Scientists discovered 212 freshwater fish species in 2021, according to a new report by the conservation organization Shoal. At a time when we hear so much about animals going extinct, the report is a happy reminder that there are still many species as yet undiscovered by science.
“It’s fascinating that over 200 new freshwater fish species can be described in just a single year,” said Harmony Patricio, Shoal’s conservation program manager, as reported by The Guardian. “You might see this level of new discovery for organisms like plants or insects, but not really for vertebrates. It means there are still hundreds and hundreds more freshwater fish out there in the world that scientists don’t know about yet. Also, many of the newly described species have pretty unique and unexpected traits.”

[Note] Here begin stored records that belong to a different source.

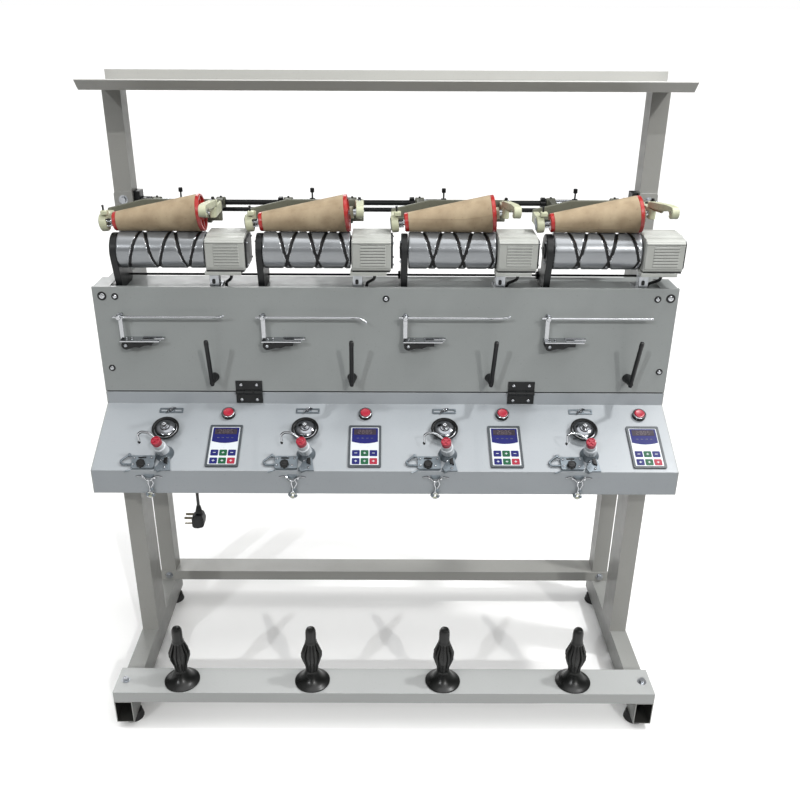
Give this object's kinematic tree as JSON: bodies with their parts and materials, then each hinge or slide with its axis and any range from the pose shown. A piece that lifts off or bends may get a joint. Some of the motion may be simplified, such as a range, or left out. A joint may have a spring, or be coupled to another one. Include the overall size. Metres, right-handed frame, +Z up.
{
  "type": "yarn cone winder",
  "caption": "Floor-standing cone winder with grooved drums, paper cones in swinging cradles, a sloping keypad console, a hinged front panel, cone holders below and a top tray.",
  "frame": {"origin": "floor level at the middle of the machine's bounding box", "axes": "+X to the operator's right along the row of heads, +Y away from the operator, +Z up"},
  "size_m": [1.23, 0.52, 1.395],
  "materials": {
    "grey_paint": "satin",
    "light_grey_paint": "satin",
    "cream_casting": "satin",
    "bright_steel": "polished",
    "black_steel": "satin",
    "black_plastic": "satin",
    "red_plastic": "gloss",
    "brown_paper": "matte",
    "black_rubber": "matte"
  },
  "bodies": {
    "stand": {"skids": "grey_paint", "rubber_feet": "black_rubber", "front_posts": "grey_paint", "rear_posts": "grey_paint", "upper_posts": "grey_paint", "bobbin_board": "light_grey_paint", "rear_channel": "grey_paint", "top_tray": "grey_paint", "console_cover": "light_grey_paint", "end_plates": "grey_paint", "head_frame": "grey_paint", "control_box": "grey_paint", "lower_hinge_leaves": "black_plastic", "head_rods": "black_steel", "drum_brackets": "black_steel", "motor_housings": "cream_casting", "keypads": "black_plastic", "button_collars": "black_plastic", "yarn_tensioners": "bright_steel", "cone_holders": "black_plastic", "frame_bolts": "bright_steel", "cord_gland": "black_plastic", "power_cord": "black_rubber", "cord_hank": "black_rubber", "power_plug": "black_rubber"},
    "panel": {"front_panel": "grey_paint", "upper_hinge_leaves": "black_plastic", "feeler_brackets": "bright_steel"},
    "drum_1": {"drum_1": "bright_steel"},
    "cradle_1": {"cradle_1": "cream_casting"},
    "handle_1": {"handle_1": "cream_casting"},
    "cone_1": {"paper_cone_1": "brown_paper", "chucks_1": "red_plastic"},
    "feeler_1": {"feeler_1": "bright_steel"},
    "lever_1": {"lever_1": "black_plastic"},
    "button_1": {"button_cap_1": "red_plastic"},
    "drum_2": {"drum_2": "bright_steel"},
    "cradle_2": {"cradle_2": "cream_casting"},
    "handle_2": {"handle_2": "cream_casting"},
    "cone_2": {"paper_cone_2": "brown_paper", "chucks_2": "red_plastic"},
    "feeler_2": {"feeler_2": "bright_steel"},
    "lever_2": {"lever_2": "black_plastic"},
    "button_2": {"button_cap_2": "red_plastic"},
    "drum_3": {"drum_3": "bright_steel"},
    "cradle_3": {"cradle_3": "cream_casting"},
    "handle_3": {"handle_3": "cream_casting"},
    "cone_3": {"paper_cone_3": "brown_paper", "chucks_3": "red_plastic"},
    "feeler_3": {"feeler_3": "bright_steel"},
    "lever_3": {"lever_3": "black_plastic"},
    "button_3": {"button_cap_3": "red_plastic"},
    "drum_4": {"drum_4": "bright_steel"},
    "cradle_4": {"cradle_4": "cream_casting"},
    "handle_4": {"handle_4": "cream_casting"},
    "cone_4": {"paper_cone_4": "brown_paper", "chucks_4": "red_plastic"},
    "feeler_4": {"feeler_4": "bright_steel"},
    "lever_4": {"lever_4": "black_plastic"},
    "button_4": {"button_cap_4": "red_plastic"}
  },
  "joints": [
    {"name": "panel_hinge", "type": "hinge", "parent": "stand", "child": "panel", "pos_m": [0, -0.029, 0.7485], "axis": [1, 0, 0], "range_deg": [0, 75]},
    {"name": "drum_1_spin", "type": "hinge", "parent": "stand", "child": "drum_1", "pos_m": [-0.45, 0.01, 1.058], "axis": [1, 0, 0], "continuous": true},
    {"name": "cradle_1_lift", "type": "hinge", "parent": "stand", "child": "cradle_1", "pos_m": [-0.45, 0.226, 1.112], "axis": [-1, 0, 0], "range_deg": [0, 40]},
    {"name": "cone_1_spin", "type": "hinge", "parent": "cradle_1", "child": "cone_1", "pos_m": [-0.553, 0.015, 1.11636], "axis": [0.9945, 0, 0.1045], "continuous": true},
    {"name": "handle_1_turn", "type": "hinge", "parent": "cradle_1", "child": "handle_1", "pos_m": [-0.35397, 0.015, 1.15], "axis": [0, 0, 1], "range_deg": [0, 25]},
    {"name": "feeler_1_swing", "type": "hinge", "parent": "panel", "child": "feeler_1", "pos_m": [-0.558, -0.046, 0.928], "axis": [0, 1, 0], "range_deg": [-8, 20]},
    {"name": "lever_1_tilt", "type": "hinge", "parent": "panel", "child": "lever_1", "pos_m": [-0.372, -0.059, 0.785], "axis": [0, 1, 0], "range_deg": [-8, 30]},
    {"name": "button_1_press", "type": "slide", "parent": "stand", "child": "button_1", "axis": [0, 0.4539, -0.891], "range_m": [0, 0.003], "stiffness_N_per_m": 250, "springref_m": -0.003},
    {"name": "drum_2_spin", "type": "hinge", "parent": "stand", "child": "drum_2", "pos_m": [-0.15, 0.01, 1.058], "axis": [1, 0, 0], "continuous": true},
    {"name": "cradle_2_lift", "type": "hinge", "parent": "stand", "child": "cradle_2", "pos_m": [-0.15, 0.226, 1.112], "axis": [-1, 0, 0], "range_deg": [0, 40]},
    {"name": "cone_2_spin", "type": "hinge", "parent": "cradle_2", "child": "cone_2", "pos_m": [-0.253, 0.015, 1.11636], "axis": [0.9945, 0, 0.1045], "continuous": true},
    {"name": "handle_2_turn", "type": "hinge", "parent": "cradle_2", "child": "handle_2", "pos_m": [-0.05398, 0.015, 1.15], "axis": [0, 0, 1], "range_deg": [0, 25]},
    {"name": "feeler_2_swing", "type": "hinge", "parent": "panel", "child": "feeler_2", "pos_m": [-0.258, -0.046, 0.928], "axis": [0, 1, 0], "range_deg": [-8, 20]},
    {"name": "lever_2_tilt", "type": "hinge", "parent": "panel", "child": "lever_2", "pos_m": [-0.072, -0.059, 0.785], "axis": [0, 1, 0], "range_deg": [-8, 30]},
    {"name": "button_2_press", "type": "slide", "parent": "stand", "child": "button_2", "axis": [0, 0.4539, -0.891], "range_m": [0, 0.003], "stiffness_N_per_m": 250, "springref_m": -0.003},
    {"name": "drum_3_spin", "type": "hinge", "parent": "stand", "child": "drum_3", "pos_m": [0.15, 0.01, 1.058], "axis": [1, 0, 0], "continuous": true},
    {"name": "cradle_3_lift", "type": "hinge", "parent": "stand", "child": "cradle_3", "pos_m": [0.15, 0.226, 1.112], "axis": [-1, 0, 0], "range_deg": [0, 40]},
    {"name": "cone_3_spin", "type": "hinge", "parent": "cradle_3", "child": "cone_3", "pos_m": [0.047, 0.015, 1.11636], "axis": [0.9945, 0, 0.1045], "continuous": true},
    {"name": "handle_3_turn", "type": "hinge", "parent": "cradle_3", "child": "handle_3", "pos_m": [0.24602, 0.015, 1.15], "axis": [0, 0, 1], "range_deg": [0, 25]},
    {"name": "feeler_3_swing", "type": "hinge", "parent": "panel", "child": "feeler_3", "pos_m": [0.042, -0.046, 0.928], "axis": [0, 1, 0], "range_deg": [-8, 20]},
    {"name": "lever_3_tilt", "type": "hinge", "parent": "panel", "child": "lever_3", "pos_m": [0.228, -0.059, 0.785], "axis": [0, 1, 0], "range_deg": [-8, 30]},
    {"name": "button_3_press", "type": "slide", "parent": "stand", "child": "button_3", "axis": [0, 0.4539, -0.891], "range_m": [0, 0.003], "stiffness_N_per_m": 250, "springref_m": -0.003},
    {"name": "drum_4_spin", "type": "hinge", "parent": "stand", "child": "drum_4", "pos_m": [0.45, 0.01, 1.058], "axis": [1, 0, 0], "continuous": true},
    {"name": "cradle_4_lift", "type": "hinge", "parent": "stand", "child": "cradle_4", "pos_m": [0.45, 0.226, 1.112], "axis": [-1, 0, 0], "range_deg": [0, 40]},
    {"name": "cone_4_spin", "type": "hinge", "parent": "cradle_4", "child": "cone_4", "pos_m": [0.347, 0.015, 1.11636], "axis": [0.9945, 0, 0.1045], "continuous": true},
    {"name": "handle_4_turn", "type": "hinge", "parent": "cradle_4", "child": "handle_4", "pos_m": [0.54602, 0.015, 1.15], "axis": [0, 0, 1], "range_deg": [0, 25]},
    {"name": "feeler_4_swing", "type": "hinge", "parent": "panel", "child": "feeler_4", "pos_m": [0.342, -0.046, 0.928], "axis": [0, 1, 0], "range_deg": [-8, 20]},
    {"name": "lever_4_tilt", "type": "hinge", "parent": "panel", "child": "lever_4", "pos_m": [0.528, -0.059, 0.785], "axis": [0, 1, 0], "range_deg": [-8, 30]},
    {"name": "button_4_press", "type": "slide", "parent": "stand", "child": "button_4", "axis": [0, 0.4539, -0.891], "range_m": [0, 0.003], "stiffness_N_per_m": 250, "springref_m": -0.003}
  ],
  "couplings": [
    {"joint": "cone_1_spin", "follows": "drum_1_spin", "ratio": -1.3133},
    {"joint": "cone_2_spin", "follows": "drum_2_spin", "ratio": -1.3133},
    {"joint": "cone_3_spin", "follows": "drum_3_spin", "ratio": -1.3133},
    {"joint": "cone_4_spin", "follows": "drum_4_spin", "ratio": -1.3133}
  ]
}
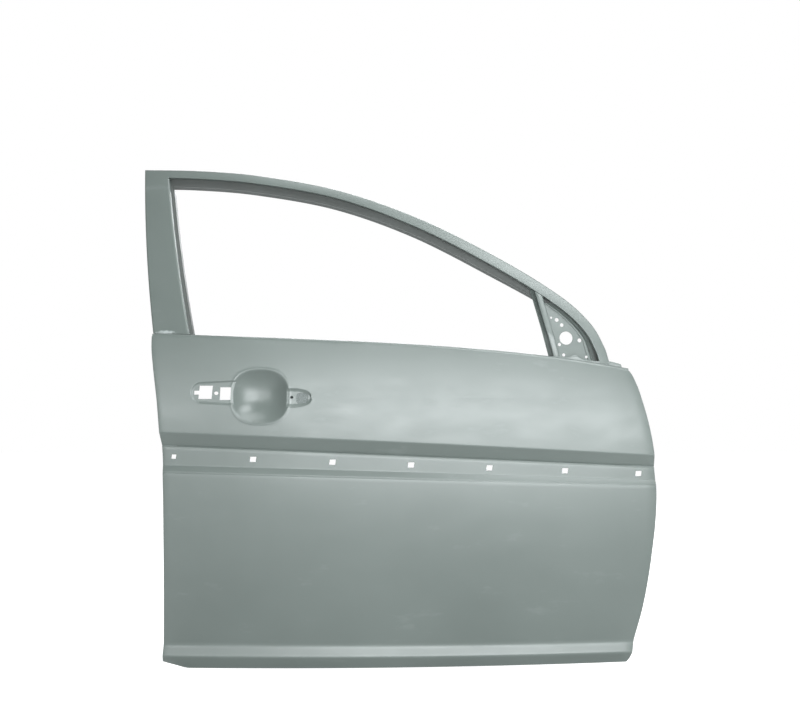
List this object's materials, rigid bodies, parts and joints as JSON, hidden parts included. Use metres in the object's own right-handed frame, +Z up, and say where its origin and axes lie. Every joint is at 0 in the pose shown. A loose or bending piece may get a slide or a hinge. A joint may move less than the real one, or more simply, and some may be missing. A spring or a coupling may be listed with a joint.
{
  "type": "car door shell",
  "caption": "Pressed steel shell of a front right car door in primer, with its window frame, mirror panel, handle seat and inner panel, ready for glass, latch and trim.",
  "frame": {"origin": "on the upper hinge's bolting face, midway between its two bolts", "axes": "+X to the front of the car and out of the hinge face, -Y out of the car, +Z up"},
  "size_m": [1.182, 0.228, 1.1452],
  "materials": {
    "electro_coat_primer": "satin",
    "electro_coat_primer_inside": "satin",
    "electro_coat_primer_nut": "satin"
  },
  "bodies": {
    "root": {"outer_skin": "electro_coat_primer", "frame_outer": "electro_coat_primer", "sail_panel": "electro_coat_primer", "mirror_reinforcement": "electro_coat_primer", "division_bar": "electro_coat_primer", "frame_inner": "electro_coat_primer_inside", "inner_panel": "electro_coat_primer_inside", "division_bar_foot": "electro_coat_primer_inside", "belt_strip_outer": "electro_coat_primer_inside", "belt_strip_inner": "electro_coat_primer_inside", "impact_beam": "electro_coat_primer_inside", "beam_bracket_rear": "electro_coat_primer_inside", "beam_bracket_front": "electro_coat_primer_inside", "hinge_plate_upper": "electro_coat_primer_inside", "hinge_plate_lower": "electro_coat_primer_inside", "check_strap_plate": "electro_coat_primer_inside", "latch_plate": "electro_coat_primer_inside", "handle_bracket": "electro_coat_primer_inside", "rear_glass_guide": "electro_coat_primer_inside", "mirror_nut_1": "electro_coat_primer_nut", "mirror_nut_2": "electro_coat_primer_nut", "mirror_nut_3": "electro_coat_primer_nut", "upper_hinge_nut_0": "electro_coat_primer_nut", "upper_hinge_nut_1": "electro_coat_primer_nut", "lower_hinge_nut_0": "electro_coat_primer_nut", "lower_hinge_nut_1": "electro_coat_primer_nut"}
  },
  "joints": []
}
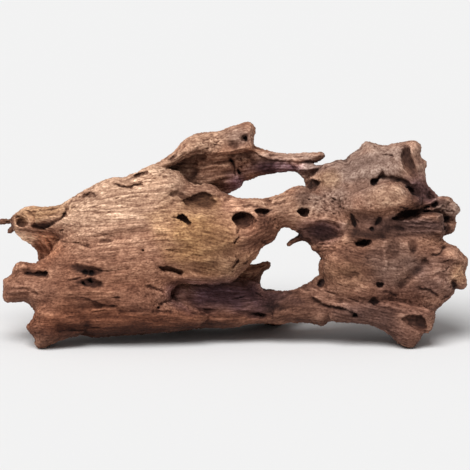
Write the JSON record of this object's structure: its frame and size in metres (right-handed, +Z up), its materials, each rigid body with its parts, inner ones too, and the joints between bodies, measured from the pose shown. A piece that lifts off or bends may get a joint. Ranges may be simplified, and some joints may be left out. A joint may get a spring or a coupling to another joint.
{
  "type": "honeycomb driftwood piece",
  "caption": "Long weathered driftwood piece, bored and hollowed, with a plate-like left mass, a lobed right mass and gaps right through between them.",
  "frame": {"origin": "middle of the base, on the surface that the piece rests on", "axes": "+X to the right along the length, +Y away from the viewer to the hidden side, +Z up"},
  "size_m": [0.4014, 0.1364, 0.1787],
  "materials": {
    "wood": "dry, weathered, matt"
  },
  "bodies": {
    "root": {"honeycomb_wood": "wood"}
  },
  "joints": []
}
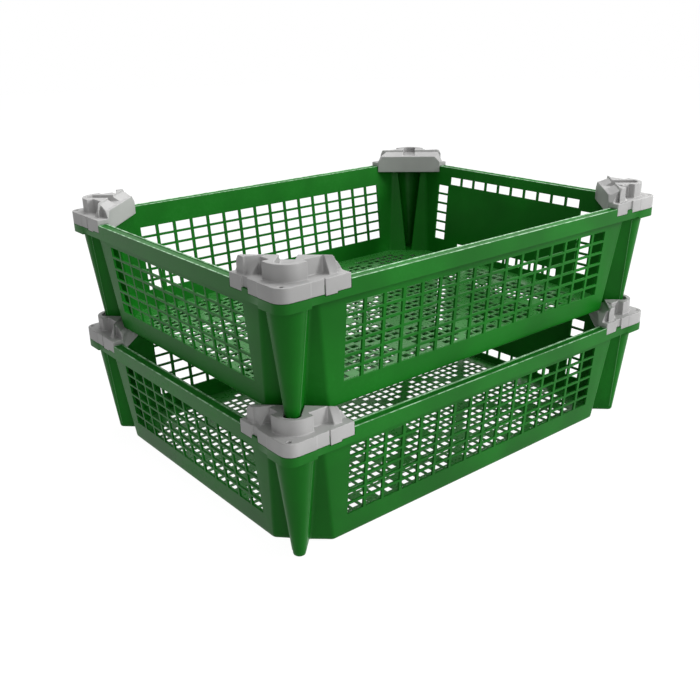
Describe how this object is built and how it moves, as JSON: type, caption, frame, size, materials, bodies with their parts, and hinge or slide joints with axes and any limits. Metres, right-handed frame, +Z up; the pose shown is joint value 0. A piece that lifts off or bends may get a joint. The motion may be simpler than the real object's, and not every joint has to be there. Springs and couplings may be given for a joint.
{
  "type": "stacking crate",
  "caption": "Green open-mesh storage crates stacked on each other, each with solid folded corners, hollow tapered legs and light grey clip-on corner caps that take the feet above.",
  "frame": {"origin": "on the floor, under the middle of the stack", "axes": "+X along the crate's length, towards the end wall with the blank label panel; +Y across its width; +Z up"},
  "size_m": [0.6, 0.47, 0.324],
  "materials": {
    "crate_plastic": "semi-gloss moulded polyethylene, dark green",
    "cap_plastic": "satin moulded polypropylene, light warm grey"
  },
  "bodies": {
    "lower_crate": {"lower_crate": "crate_plastic", "lower_cap_front_left": "cap_plastic", "lower_cap_front_right": "cap_plastic", "lower_cap_back_right": "cap_plastic", "lower_cap_back_left": "cap_plastic"},
    "upper_crate": {"upper_crate": "crate_plastic"},
    "upper_cap_front_left": {"upper_cap_front_left": "cap_plastic"},
    "upper_cap_front_right": {"upper_cap_front_right": "cap_plastic"},
    "upper_cap_back_right": {"upper_cap_back_right": "cap_plastic"},
    "upper_cap_back_left": {"upper_cap_back_left": "cap_plastic"}
  },
  "joints": [
    {"name": "upper_crate_lift", "type": "slide", "parent": "lower_crate", "child": "upper_crate", "axis": [0, 0, 1], "range_m": [0, 0.25]},
    {"name": "upper_cap_front_left_unclip", "type": "slide", "parent": "upper_crate", "child": "upper_cap_front_left", "axis": [0, 0, 1], "range_m": [0, 0.05]},
    {"name": "upper_cap_front_right_unclip", "type": "slide", "parent": "upper_crate", "child": "upper_cap_front_right", "axis": [0, 0, 1], "range_m": [0, 0.05]},
    {"name": "upper_cap_back_right_unclip", "type": "slide", "parent": "upper_crate", "child": "upper_cap_back_right", "axis": [0, 0, 1], "range_m": [0, 0.05]},
    {"name": "upper_cap_back_left_unclip", "type": "slide", "parent": "upper_crate", "child": "upper_cap_back_left", "axis": [0, 0, 1], "range_m": [0, 0.05]}
  ]
}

The Hopliancistrus wolverine is one of the more unusual discoveries. Researchers named it after an “X-Men” character because of its hidden weapons. “This species has strong lateral curved spikes called odontodes tucked under the gill covers that can be extended to jab anything that tries to mess with them,” Patricio said. The researchers who collected Hopliancistrus wolverine sustained several finger injuries collecting this bad boy.
Scientists were also excited about a blind swamp eel discovered in a Mumbai well. Naturalist Tejas Thackeray, one of the team members who discovered the eel, announced it to the world in an Instagram post last year. “Pleased to introduce you to a species we collected a few years ago and worked on throughout the pandemic. A journey full of ups and downs, and today it finally gets to see the light of day. Presenting a new blind hypogean freshwater eel from my city – Rakthamichtys mumba – the Mumbai blind eel!” the post read.
While the new report joyously announces newly discovered species, freshwater fish, in general, are facing pollution, overfishing, habitat loss and impacts from invasive species. Patricio wants people to be aware of the biodiversity crisis we’re facing while getting excited about the newly identified fish. “Hopefully, they’ll be motivated to support conservation efforts and encourage their governments to do more,” she said.